───── Source excerpt ─────
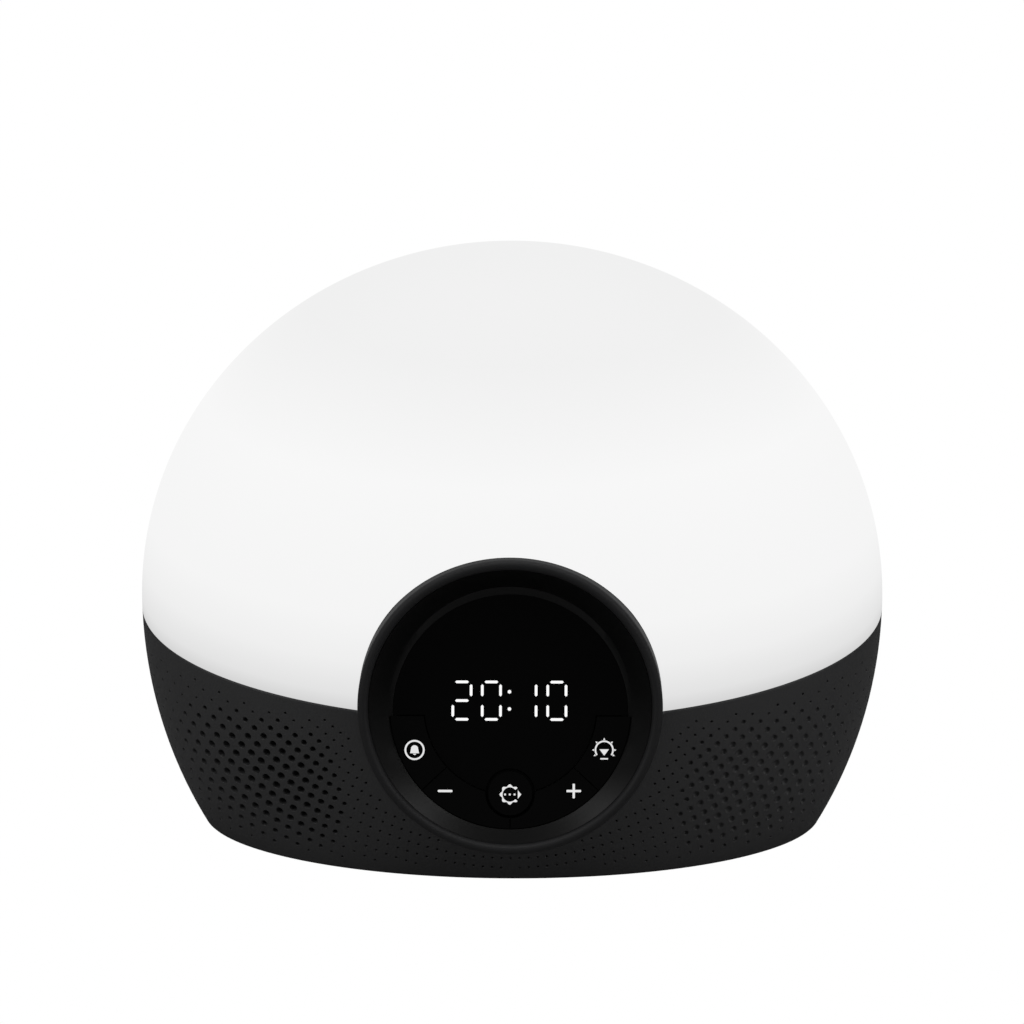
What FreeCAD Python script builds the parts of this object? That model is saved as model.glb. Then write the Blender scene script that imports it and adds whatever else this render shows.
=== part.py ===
import FreeCAD, Part
import math
import os

# Sunrise alarm clock: an egg-shaped light dome on a perforated base, with a round display pod in front.
# Units are millimetres. +Z is up, -Y is the front, and the origin is the bottom centre of the whole object.

os.makedirs("parts", exist_ok=True)
V = FreeCAD.Vector

# Sizes of the body.
half_width = 105.0          # widest half width of the egg
half_depth = 58.0           # widest half depth
belly_z = 67.0              # height of the widest ring
rise_above = 103.5          # from the belly up to the crown
drop_below = 121.0          # lower semi axis, cut flat near the table
base_z = 0.8                # lower edge of the base housing above the table
seam_z = 66.0               # seam height on the body axis
seam_tilt = 14.2            # degrees, lower at the front
base_wall = 2.4
dome_wall = 2.6
smooth_step = 8.25          # degrees between the ovals of the outside
smooth_sides = 48           # flat sides of each oval
hidden_step = 11.25         # the same for hidden faces
hidden_sides = 28
turned_sides = 20           # flat sides of small turned pieces
boss_sides = 10             # flat sides of screw bosses
head_sides = 10             # flat sides of screw heads
hole_sides = 8              # sides of small holes and of the perforation
part_gap = 0.3              # air between neighbours that don't touch

# Sizes of the display pod.
lip_forward = 61.0          # lip centre in front of the body axis
lip_z = 56.0
lip_tilt = 5.0              # degrees, leaning back
lip_r = 41.5                # outer radius of the pod
lip_band = 2.9              # width of the rounded lip
lip_step = 4.0              # the rim of the inner part seats this far below the lip
seat_gap = 0.15             # air around a bonded rim
bowl_wall = 2.2
drum_wall = 2.2
drum_length = 18.0          # lip to flange
flange_r = 48.0
flange_thick = 2.4
bezel_screw_r = 45.6        # pitch radius of the flange screws
disc_tilt = 18.0            # degrees, the display leans back
disc_back = 10.4            # display centre behind the lip plane
disc_down = 2.45            # and below the lip centre
disc_r = 33.2               # round display field
lens_sink = 1.0             # window sits this far below the keys
lens_thick = 0.9
lens_r = 32.3
lens_down = 1.15            # window circle sits lower than the field circle
key_line = -2.2             # the keys start below this line of the field
shoulder_r = 30.6           # opening behind the window
shoulder_back = 4.4         # rear of the shoulder that carries window and key guide
chamber_r = 34.5            # inside of the display chamber
chamber_wall = 2.2
chamber_back = 12.2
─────
> _Required work_
Make an exact copy of the listing, including every line.

> _Result of this task_
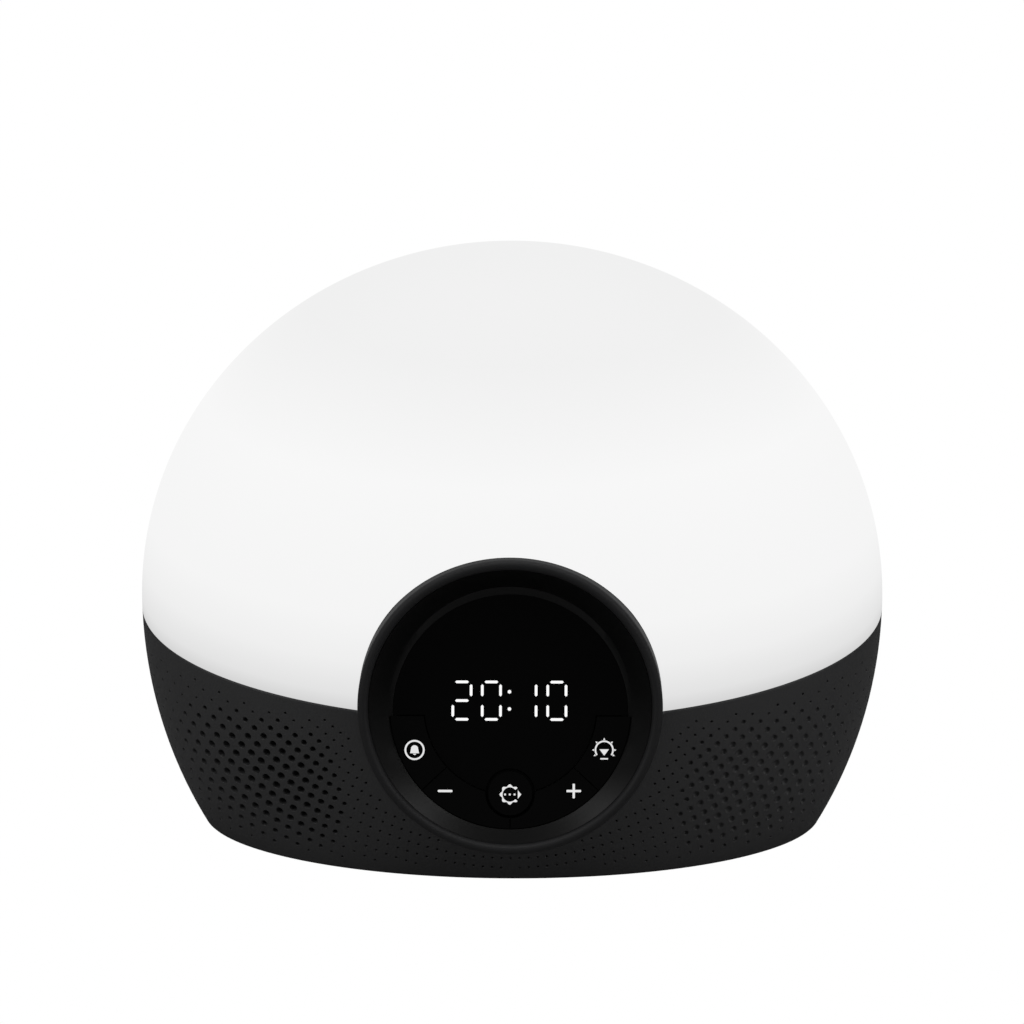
What FreeCAD Python script builds the parts of this object? That model is saved as model.glb. Then write the Blender scene script that imports it and adds whatever else this render shows.
=== part.py ===
import FreeCAD, Part
import math
import os

# Sunrise alarm clock: an egg-shaped light dome on a perforated base, with a round display pod in front.
# Units are millimetres. +Z is up, -Y is the front, and the origin is the bottom centre of the whole object.

os.makedirs("parts", exist_ok=True)
V = FreeCAD.Vector

# Sizes of the body.
half_width = 105.0          # widest half width of the egg
half_depth = 58.0           # widest half depth
belly_z = 67.0              # height of the widest ring
rise_above = 103.5          # from the belly up to the crown
drop_below = 121.0          # lower semi axis, cut flat near the table
base_z = 0.8                # lower edge of the base housing above the table
seam_z = 66.0               # seam height on the body axis
seam_tilt = 14.2            # degrees, lower at the front
base_wall = 2.4
dome_wall = 2.6
smooth_step = 8.25          # degrees between the ovals of the outside
smooth_sides = 48           # flat sides of each oval
hidden_step = 11.25         # the same for hidden faces
hidden_sides = 28
turned_sides = 20           # flat sides of small turned pieces
boss_sides = 10             # flat sides of screw bosses
head_sides = 10             # flat sides of screw heads
hole_sides = 8              # sides of small holes and of the perforation
part_gap = 0.3              # air between neighbours that don't touch

# Sizes of the display pod.
lip_forward = 61.0          # lip centre in front of the body axis
lip_z = 56.0
lip_tilt = 5.0              # degrees, leaning back
lip_r = 41.5                # outer radius of the pod
lip_band = 2.9              # width of the rounded lip
lip_step = 4.0              # the rim of the inner part seats this far below the lip
seat_gap = 0.15             # air around a bonded rim
bowl_wall = 2.2
drum_wall = 2.2
drum_length = 18.0          # lip to flange
flange_r = 48.0
flange_thick = 2.4
bezel_screw_r = 45.6        # pitch radius of the flange screws
disc_tilt = 18.0            # degrees, the display leans back
disc_back = 10.4            # display centre behind the lip plane
disc_down = 2.45            # and below the lip centre
disc_r = 33.2               # round display field
lens_sink = 1.0             # window sits this far below the keys
lens_thick = 0.9
lens_r = 32.3
lens_down = 1.15            # window circle sits lower than the field circle
key_line = -2.2             # the keys start below this line of the field
shoulder_r = 30.6           # opening behind the window
shoulder_back = 4.4         # rear of the shoulder that carries window and key guide
chamber_r = 34.5            # inside of the display chamber
chamber_wall = 2.2
chamber_back = 12.2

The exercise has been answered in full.